I have implemented Quicksort from Wikipedia. The code calculates the middle pivot value of two iterators with ptrdiff_t. But I want to calculate the middle iterator not the value. The following code works. But if pivot_mid() is used it can hang or end with sigsegv.
#include <array> // std::array
#include <cassert> // assert
#include <cstddef> // ptrdiff_t
#include <ctime> // std::time
#include <iostream> // std::cout
#include <iterator> // std::ostream_iterator
template <typename T, typename Compare, typename Partition>
void quicksort_hoare_from_cormen_et_al(T first, T after_last, Compare comp, Partition part) {
// if p < r
if (std::distance(first, after_last) > 1) {
// q = Partition(A,p,r)
T pivot = part(first, after_last, comp);
// Quicksort(A,p,q) // the pivot IS included
quicksort_hoare_from_cormen_et_al(first, pivot + 1, comp, part);
assert(std::is_sorted(first, pivot + 1, comp));
// Quicksort(A,q+1,r)
quicksort_hoare_from_cormen_et_al(pivot + 1, after_last, comp, part);
assert(std::is_sorted(pivot + 1, after_last, comp));
}
}
auto pivot_mid = []<typename T>(T first, T after_last) {
return first + (after_last - first) / 2;
// return first + (std::distance(first, after_last) / 2);
// return first + (std::distance(first, std::prev(after_last)) / 2);
// return std::next(first, (std::distance(first, std::prev(after_last)) / 2));
// return std::next(first, std::distance(first,after_last)/2);
};
template<typename T, typename Compare>
T partition_hoare_from_wikipedia(T first, T after_last, Compare comp) {
// pivot := A[floor((hi + lo) / 2)]
// auto pivot = pivot_mid(first, after_last); // this is an iterator for the pivot // I WANT THIS
ptrdiff_t right = (after_last - first) - 1;
ptrdiff_t left = 0;
auto pivot = first[left + (right - left) / 2]; // this is the value of the pivot
// i := lo - 1
auto i = first - 1;
// j := hi + 1
auto j = after_last;
// loop forever
while (true) {
// do i := i + 1 while A[i] < pivot
do {++i;} while (comp(*i, pivot)); // if pivot is an iterator, then change to *pivot
// do j := j - 1 while A[j] > pivot
do {--j;} while (comp(pivot, *j)); // if pivot is an iterator, then change to *pivot
// if i ≥ j then return j
if (i >= j) return j;
// swap A[i] with A[j]
std::swap(*i, *j);
}
}
template <class T, std::size_t N>
std::ostream& operator<<(std::ostream& o, const std::array<T, N>& arr) {
std::copy(arr.cbegin(), arr.cend(), std::ostream_iterator<T>(o, " "));
return o;
}
int main() {
// std::array<int,5> arr = {5,4,3,2,1};
std::array<int,(1<<2)+1> arr;
std::srand(std::time(nullptr));
std::generate(arr.begin(), arr.end(), [](){return 1 + std::rand()/((RAND_MAX + 1u)/10);});
std::cout << arr << std::endl;
quicksort_hoare_from_cormen_et_al(arr.begin(), arr.end(), std::less<int>(), [](auto a, auto b, auto c){
return partition_hoare_from_wikipedia(a,b,c);
});
std::cout << arr << std::endl;
return 0;
}
Here is a live demo
There seems to be a subtle difference between:
ptrdiff_t right = (after_last - first) - 1;
ptrdiff_t left = 0;
auto pivot = first[left + (right - left) / 2];
and:
auto pivot_mid = []<typename T>(T first, T after_last) {
return first + (after_last - first) / 2;
}
But where is it?
UPDATE #1: I have found something strange. It's possible to get an iterator and a value like this:
auto pivot_ = std::next(first, left + (right - left) / 2); // iterator
auto pivot = *pivot_; // value
If we use pivot in the two while loops, then the code runs fine. But with *pivot_ the code hangs. This makes no sense.
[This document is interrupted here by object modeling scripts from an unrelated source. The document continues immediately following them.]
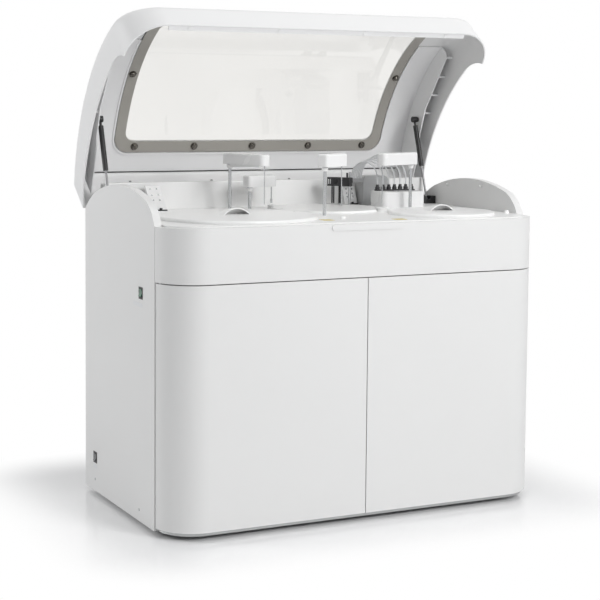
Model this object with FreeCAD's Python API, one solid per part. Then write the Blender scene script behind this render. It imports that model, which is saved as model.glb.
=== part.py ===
import FreeCAD, Part
import math
import os

# Floor-standing chemistry analyzer, shown with its hood open.
# Millimetres, X to the right, Y to the rear, Z up. The shapes are drawn round the middle of the
# cabinet, and export() moves them so that the origin is on the floor under the middle of the whole
# machine with its hood open.

os.makedirs("parts", exist_ok=True)

V = FreeCAD.Vector

# Cabinet
WIDTH = 1210.0
DEPTH = 700.0
CORNER_R = 115.0
PANEL_T = 22.0
SKIN_T = 3.0
SEAM = 3.0
BASE_Z = 12.0
BASE_T = 8.0
DOOR_BOTTOM = 23.0
DOOR_TOP = 704.5
FASCIA_TOP = 860.0
DECK_TOP = 864.0
DECK_T = 4.0
REAR_WALL_Y = DEPTH / 2 - 50
REAR_WALL_TOP = 948.0
POST_W = 30.0
RAIL_D = 26.0
ORIGIN_X = -2.29
ORIGIN_Y = 64.74

# Arched top edge of the side panels: seam foot, shoulder, crown, rear shoulder, rear foot (Y, Z)
ARCH_FOOT = (CORNER_R - DEPTH / 2, 858.0)
ARCH_NOSE = (ARCH_FOOT[0] + 19, 890.0)
ARCH_SHOULDER = (ARCH_FOOT[0] + 70, 927.0)
ARCH_CROWN = (23.0, 958.0)
ARCH_BACK = (DEPTH / 2 - 112, 930.0)
ARCH_FALL = (DEPTH / 2 - 50, 905.0)
ARCH_REAR = (DEPTH / 2, 869.0)

# Hood, drawn closed and then turned open about its rear pins
HOOD_T = 4.0
HOOD_BOTTOM = 864.0
HOOD_GAP = 2.5
CROWN_R = 626.0
CROWN_Y = 45.0
CROWN_TOP = 1094.0
CROWN_Z = CROWN_TOP - CROWN_R
EDGE_R = 34.0
PIN_Y = DEPTH / 2 + 7.5
PIN_Z = 847.0
HOOD_OPEN = 52.2
WINDOW_SIDE = 162.0
WINDOW_HALF = WIDTH / 2 - WINDOW_SIDE
WINDOW_FRONT = 100 - DEPTH / 2
WINDOW_REAR = DEPTH / 2 - 112
WINDOW_R = 32.0
PANE_LAP = 34.0
PANE_T = 4.0
LINER_T = 3.0
PLATE_INSET = 35.0
PLATE_X = WIDTH / 2 - PLATE_INSET
PLATE_FRONT = -160.0
PLATE_LOW = 1008.0
NUT_R = 12.0
NUT_H = 10.0

# Gas struts
STRUT_INSET = 48.0
STRUT_X = WIDTH / 2 - STRUT_INSET
BALL_CLOSED = (121.0, 1023.0)
BLOCK_BALL = (DEPTH / 2 - 85, 880.0)
BALL_R = 6.0
CYL_R = 8.0
CYL_START = 22.0
CYL_END = 163.0
ROD_R = 3.5

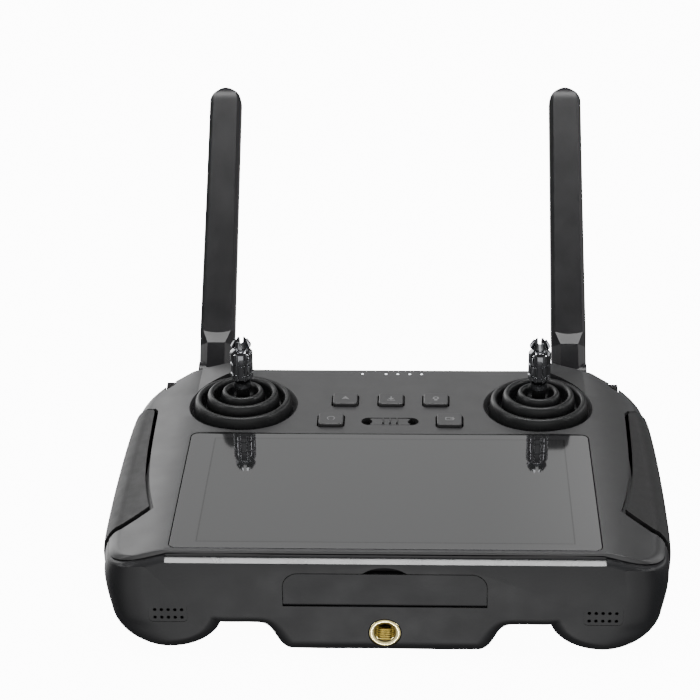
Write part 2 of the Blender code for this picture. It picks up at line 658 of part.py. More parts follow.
# ---------------------------------------------------------------- keys and mode switch
def make_keys():
    w, d, h = KEY
    for name, (x, y) in KEYS.items():
        bm = bmesh.new()
        ring = [bm.verts.new(mm(px, py, KEY_TOP - h)) for px, py in rounded_rect(w, d, 1.2, x, y, 3)]
        base = bm.faces.new(ring)
        grown = bmesh.ops.extrude_face_region(bm, geom=[base])
        top = [v for v in grown["geom"] if isinstance(v, bmesh.types.BMVert)]
        bmesh.ops.translate(bm, vec=mm(0, 0, h - 0.35), verts=top)
        cap = [f for f in grown["geom"] if isinstance(f, bmesh.types.BMFace)]
        grown = bmesh.ops.extrude_face_region(bm, geom=cap)
        rim = [v for v in grown["geom"] if isinstance(v, bmesh.types.BMVert)]
        middle = mm(x, y, 0)
        for v in rim:
            v.co.x = middle.x + (v.co.x - middle.x) * (w - 0.8) / w
            v.co.y = middle.y + (v.co.y - middle.y) * (d - 0.8) / d
            v.co.z = mm(KEY_TOP)
        bmesh.ops.delete(bm, geom=cap, context="FACES")
        finish_part(new_object(name, mesh_from(bm, name)), name, "key")
    mat = box((-28, 18.0, 33.2), (28, 46.0, 34.6), bevel=0.0)
    cut(mat, box((-12.5, SLIDER_Y - 3.4, 30), (12.7, SLIDER_Y + 3.4, 40)))
    finish_part(mat, "key_mat", "rubber")
    knob = prism(rounded_rect(15.0, 4.6, 1.3, 0.1, SLIDER_Y, 3), 36.4, 39.1, name="mode_slider")
    for i in (-1, 0, 1):
        x = 0.1 + i * 2.5
        join(knob, prism([(x - 0.55, 38.6), (x + 0.55, 38.6), (x + 0.3, 40.0), (x - 0.3, 40.0)],
                         SLIDER_Y - 1.9, SLIDER_Y + 1.9, axis="Y"))
    join(knob, box((-1.4, SLIDER_Y - 1.0, 32.4), (1.6, SLIDER_Y + 1.0, 37.0)))
    finish_part(knob, "mode_slider", "key")
    switch = box((-7.4, SLIDER_Y - 2.9, 28.4), (7.6, SLIDER_Y + 2.9, 32.9), bevel=0.4)
    cut(switch, box((-4.4, SLIDER_Y - 1.4, 31.9), (4.6, SLIDER_Y + 1.4, 36)))
    finish_part(switch, "mode_switch", "steel")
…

ANSWER: Alex has found the reason. swap(*i, *j) can change the value for the iterator pivot_. This is the reason why it must be a value. The pseudo code in Wikipedia also has a comment behind pivot: The value in the middle of the array. I should have strictly followed that.
NOTE: I wrote a comment in the pseudcode in Wikipedia that pivot must not be a pointer or iterator.
Update:
After reviewing the behavior of the code under my debugger I've realized the root cause: The inner loops cannot use a pointer to the pivot.
When the array is modified by swapping i and j, the actual value of the element the pivot points to may change. This fundamentally breaks the algorithm, causing the resulting array to be only mostly sorted (like a set of sorted arrays got concatenated instead of merged).
The correct solution is to use the value directly, like so:
template<typename T, typename Compare>
T partition_hoare_from_wikipedia(T first, T after_last, Compare comp)
{
// pivot := A[floor((hi + lo) / 2)]
auto pivot = *pivot_mid(first, after_last);
// i := lo - 1
auto i = first;
// j := hi + 1
auto j = after_last;
// loop forever
while(true)
{
// do i := i + 1 while A[i] < pivot
while(comp(*i, pivot))
{
++i;
}
// do j := j - 1 while A[j] > pivot
do
{
--j;
} while(comp(pivot, *j));
// if i ≥ j then return j
if(i >= j) return j;
// swap A[i] with A[j]
std::swap(*i, *j);
}
}
You have two main issues in the code you provided.
First, your midpoint calculation function for iterators is off by one, which causes a stack overflow. Instead of:
auto pivot_mid = []<typename T>(T first, T after_last) {
return first + (after_last - first) / 2;
}
This should be:
auto pivot_mid = []<typename T>(T first, T after_last) {
return first + ((after_last - first) - 1) / 2;
}
This matches the behavior of your value pivot calculation.
Second, your algorithm fails to account for the possibility that first is already at the head, which will cause the computation of i to underflow the iterator. This crashes your program.
To avoid this, we can adopt slightly different logic for the first increment loop. The original code decremented i, then incremented it again before doing a comparison. We can instead remove the first decrement, and reorder the loop to do the comparison first before the increment so we don't accidentally skip the first element:
// i := lo - 1
auto i = first;
// j := hi + 1
auto j = after_last;
// loop forever
while (true)
{
// do i := i + 1 while A[i] < pivot
while (comp(*i, *pivot))
{
++i;
}
These corrections allow the code to function properly under my debugger (MSVC 2019).
Note that this still does not fully fix your code - while an array of 5 elements works fine for this system, if you extend the number of elements out, the algorithm as written fails to sort the array. Even with as few as ten elements the array would sometimes fail to sort properly.
You will need to pick apart the algorithm as it runs to identify the issue with the sorting. I recommend the following sequence:
9, 7, 2, 4, 2, 4, 10, 7, 7, 4
This will fail to sort when your algorithm is run on it, producing the "sorted" array of:
2, 2, 4, 7, 4, 4, 9, 7, 7, 10